Every time Philly took a lead and the crowd exhaled, Miami came right back with another bucket. Every Sixers inbound pass was a chore. The Heat got free throws for delay of game, defensive three seconds and away-from-the-play fouls. Heck, the Sixers threw the ball away on the final play of the game up one with 0.3 seconds left before a relieved Embiid saw the clock had run out, barely, to secure victory.
If someone had dared the Sixers to win in the ugliest, most ulcer-inducing, heart-palpitating, frustrating, uninspiring, baffling way possible, this is the exact game script Philadelphia would have turned in.
Job done.
Now all the Sixers have to do is repeat the task 16 more times, against teams better than the Heat.
The question now is which sort of game this was for Philadelphia.

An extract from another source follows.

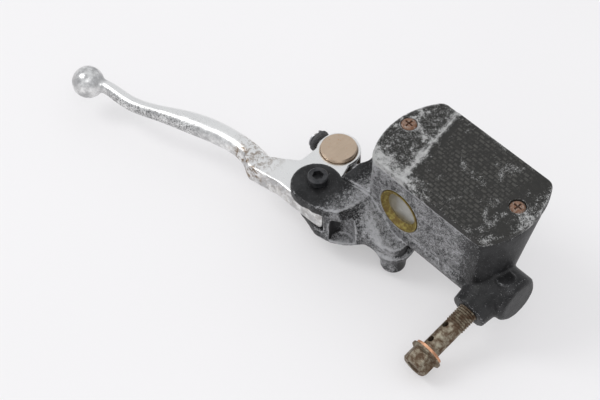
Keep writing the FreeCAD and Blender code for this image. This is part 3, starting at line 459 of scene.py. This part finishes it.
# ---------------------------------------------------------------- stage
FLOOR_TILT = math.radians(9.3)
FLOOR_HALF = 2.5
CAMERA_AZIMUTH = math.radians(47.5)
CAMERA_ELEVATION = math.radians(51.8)
CAMERA_ROLL = math.radians(-0.5)
CAMERA_AIM = Vector((-28.7, -55.4, -4.1)) * MM
CAMERA_DISTANCE = 0.7
CAMERA_LENS = 85.3


def floor_material():
    """Pale paper with a faint glow, which keeps the shadows soft."""
    paper = Recipe("floor_paper", (0.50, 0.50, 0.51), 0.0, 0.75)
    shade = paper.noise(180, 2, 0.5)
    paper.set("Base Color", paper.mix(shade, (0.49, 0.485, 0.49), (0.52, 0.515, 0.52)))
    paper.set("Emission Color", (1, 0.985, 0.99, 1))
    paper.set("Emission Strength", 0.37)
    paper.bump(paper.noise(1.5, 3, 0.5), 0.02, 0.3)
    return paper.material


def make_floor():
    """The surface the part lies on, tilted and set at the part's lowest point."""
    tilt = Matrix.Rotation(-FLOOR_TILT, 3, "X")
    normal = tilt @ Vector((0, 0, 1))
    heights = [normal.dot(vertex.co) for node in frame["nodes"].values()
               for vertex in node.data.vertices]
    mesh = bpy.data.meshes.new("floor")
    corners = [Vector((x, y, 0)) for x, y in ((-1, -1), (1, -1), (1, 1), (-1, 1))]
    points = [tilt @ (corner * FLOOR_HALF) + normal * min(heights) for corner in corners]
    mesh.from_pydata(points, [], [(0, 1, 2, 3)])
    floor = bpy.data.objects.new("floor", mesh)
    SCENE.collection.objects.link(floor)
    mesh.materials.append(floor_material())


def direction(azimuth, elevation):
    """The unit vector from the object towards an azimuth and elevation in degrees."""
    a, e = math.radians(azimuth), math.radians(elevation)
    return Vector((math.sin(a) * math.cos(e), -math.cos(a) * math.cos(e), math.sin(e)))


def make_light(name, azimuth, elevation, distance, size, power):
    light = bpy.data.lights.new(name, "AREA")
    light.shape = "DISK"
    light.size = size
    light.energy = power
    lamp = bpy.data.objects.new(name, light)
    SCENE.collection.objects.link(lamp)
    towards = direction(azimuth, elevation)
    lamp.location = CAMERA_AIM + towards * distance
    lamp.rotation_euler = towards.to_track_quat("Z", "Y").to_euler()


def make_lights():
    make_light("key", -55, 52, 2.5, 1.1, 17)
    make_light("fill", 60, 58, 2.5, 1.6, 7)
    world = bpy.data.worlds.new("studio")
    world.use_nodes = True
    sky = world.node_tree.nodes["Background"]
    sky.inputs["Color"].default_value = (0.93, 0.94, 0.96, 1)
    sky.inputs["Strength"].default_value = 0.84
    SCENE.world = world
    SCENE.view_settings.view_transform = "Standard"


def make_camera():
    """The camera, from above and to the right."""
    data = bpy.data.cameras.new("camera")
    data.lens = CAMERA_LENS
    camera = bpy.data.objects.new("camera", data)
    SCENE.collection.objects.link(camera)
    back = direction(math.degrees(CAMERA_AZIMUTH), math.degrees(CAMERA_ELEVATION))
    roll = Matrix.Rotation(CAMERA_ROLL, 3, "Z")
    camera.rotation_mode = "QUATERNION"
    camera.rotation_quaternion = (back.to_track_quat("Z", "Y").to_matrix() @ roll).to_quaternion()
    camera.location = CAMERA_AIM + back * CAMERA_DISTANCE
    SCENE.camera = camera


make_camera()
make_lights()
make_floor()
paint_nodes()
make_casting()
make_lid()
make_holder()
make_lever()
make_squashed("return_spring", "coil_spring")
make_squashed("dust_boot", "rubber_boot")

Even MVPs don't play well every night. Embiid is still working back from injury. Maxey is allowed an off night in his postseason debut as the lead handler. Miami makes every opponent look bad.
Championship teams win some of those nights anyway, with guys like Batum and Oubre making the winning plays, grinding out ugly one-point wins through gritted teeth.
If that's what this was, then maybe things really will be different for the Sixers this time. Maybe Batum, Oubre and Lowry are the exact intangibles this team lacked. Perhaps this is the early beginnings of some championship mettle and toughness for a team that's badly lacked it in recent years.
Or perhaps this was yet another sign that these are still the same old 76ers, led by the same old Joel Embiid.
Grit or not, the Sixers can't expect to win many more games playing this sloppy, this unfocused and unhinged. And it has to start with Philly's superstar setting the tone.
Philadelphia won the battle.
But the real war hasn't even yet begun.